La mort n'est peut être pas esthétique et l'on ne trouve
dans le travail de Bruno Calendini aucune photo carnassière si
chère aux photographes animaliers. La seule photo d'un repas
est celle d'un guépard dont la proie, une gazelle, remplit opportunément
le cadre dans une attitude de sommeil. Pas de sang, pas d'images clinquantes
et même la violence, exprimée dans une énorme gueule
ouverte d'un hippopotame, est magnifiée. |
« Je
veux sublimer ces animaux » explique le photographe
et le graphisme est une autre facette de cette volonté. Parfois,
cette démarche conduit à l'épure totale comme cette
photo énigmatique de l'envol d'un héron cendré
qui confine à l'abstraction, l'envol de l'oiseau copiant par
mimétisme sa branche de départ. Les flamants du lac Nakuru
forment, à contre-jour, des notes de musique blanches accrochées
et suspendues à une portée invisible. Le cou de la girafe,
sur la photo de couverture du livre Sauvages (*), semble raide,
rigide, coincé dans sa netteté, par un autre cou ondoyant
comme un serpentin flou. |
Alors
si la mort est absente, par contre l'instinct de mort est présent
mais simplement évoqué, suggéré, sublimé.

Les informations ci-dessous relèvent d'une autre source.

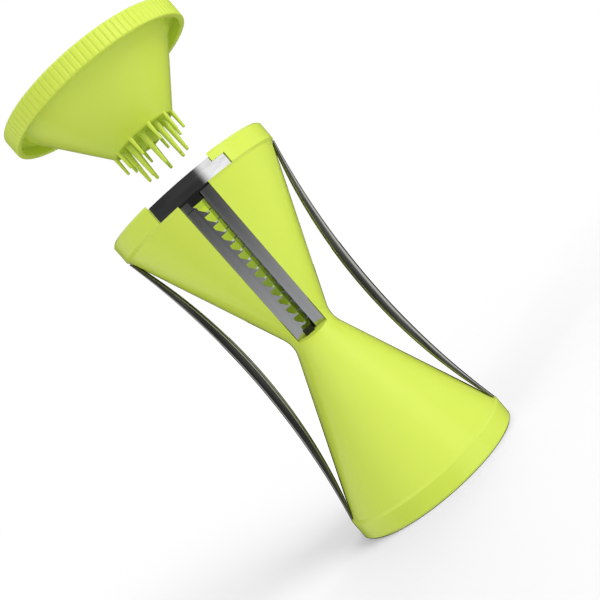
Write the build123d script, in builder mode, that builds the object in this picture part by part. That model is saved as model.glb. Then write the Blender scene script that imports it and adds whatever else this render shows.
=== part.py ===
"""Hand-held hourglass spiralizer: two funnels joined at a narrow waist, a toothed blade cartridge
in a slot of the upper funnel, steel bows as side grips, a spiked food holder that turns above the
mouth, and three spare cartridges lying behind the base.

Millimetres, +Z up, origin at the centre of the lower mouth. The slot faces -Y."""
from build123d import *
from math import asin, atan, cos, degrees, pi, radians, sin
import os

os.makedirs("parts", exist_ok=True)

# Hourglass body
body_height = 160.0
mouth_radius = 40.0
rim_height = 8.5
rim_step = 1.1  # how far the rim band stands out from the cone
rim_edge_bevel = 0.9
wall = 2.0
waist_radius = 9.9  # where the two outer cones would meet
waist_blend = 12.0
throat_radius = 6.0
throat_height = 8.0

# Blade cartridge
head_drop = 7.47  # how far the head of the mounted cartridge lies below the mouth
plate_half_width = 8.65
plate_thickness = 1.2
plate_edge_round = 0.4
knife_edge_x = 0.6
knife_bevel_width = 1.9
knife_rise = 1.1  # how far the cutting edge stands inward of the plates
knife_edge_thickness = 0.2
guide_edge_x = -2.6
toe_step = 1.5
toe_length = 12.0
toe_slope_length = 1.8
plug_length = 4.7
plug_inset = 1.2  # how far the head plug reaches into the edge of each plate
plug_proud = 0.4
toe_block_length = 2.2
toe_block_inset = 0.6
notch_slope_length = 1.2
bar_half_length = 14.1
bar_width = 1.4
bar_thickness = 1.4
barb_length = 3.5
barb_thickness = 1.2
barb_width = 1.2
barb_nib = 0.8
barb_nib_length = 1.3

# Toothed strip of a cartridge: the first tooth's place from the toe, the pitch, how long each tooth
# is at its root, and how much its head side slopes back
strip_width = 4.4
strip_thickness = 0.6
strip_end_gap = 0.8
tooth_depth = 2.3
fin_thickness = 0.5
fin_height = 2.2
fin_edge_gap = 0.3
coarse_teeth = {"start": 9.3, "pitch": 10.4, "root": 7.1, "flank": 1.1}
medium_teeth = {"start": 4.7, "pitch": 5.15, "root": 3.4, "flank": 3.1}
fine_teeth = {"start": 3.3, "pitch": 3.75, "root": 2.4, "flank": 2.1}

# Slot and seat of the mounted cartridge
seat_lean = 1.69  # degrees by which the cartridge stands steeper than the cone
seat_toe_y = -6.3
seat_toe_rise = 0.5  # how far the toe lies above the middle of the waist
slot_width = 15.0
slot_overrun = 1.6
seat_side_wall = 1.7
seat_lip = 1.3
seat_reach = 12.0
cartridge_clearance = 0.2
recess_depth = 6.5

# Steel band across the cut in the rim
band_thickness = 0.8
band_recess = 0.6
band_drop = 8.7  # from the mouth down to the band's lower edge
band_height = 7.1
band_left_x = -17.1
band_right_x = 19.5
band_tail_angle = 3.5
band_clearance = 0.05
rim_cut_right_x = 13.8
rim_cut_step_drop = 3.8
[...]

Les grands formats sont de rigueur à cette occasion et l'animal
est seul, perdu dans l'immensité du paysage et des ciels qui
appellent l'éternité : l'éléphant, silhouette
lourde à côté d'un arbre hiératique dans
la savane, le buffle massif perdu au lac Nakuru devant de frêles
flamants ou encore le babouin dominant la vallée dans un bâillement
qui ressemble à un cri de mort.
Les photos de Bruno Calendini ne nous apprennent rien du mode de
vie des animaux mais à travers des « portraits »,
mot qu'il utilise souvent et qui explique bien sa démarche,
il réussit sans aucun anthropomorphisme, à nous transmettre
ce message : les animaux et la vie sauvage sont d'une beauté
totale, à couper le souffle.
Par sa manière d'être, sa modestie, son
écoute, le photographe a réussi son pari et sa patte d'éléphant
recouverte de la terre d'Afrique qui s'envole sous la poussée
du pachyderme nous raconte, plus que bien des discours, la beauté
d'un monde qu'il faut savoir observer. Et préserver.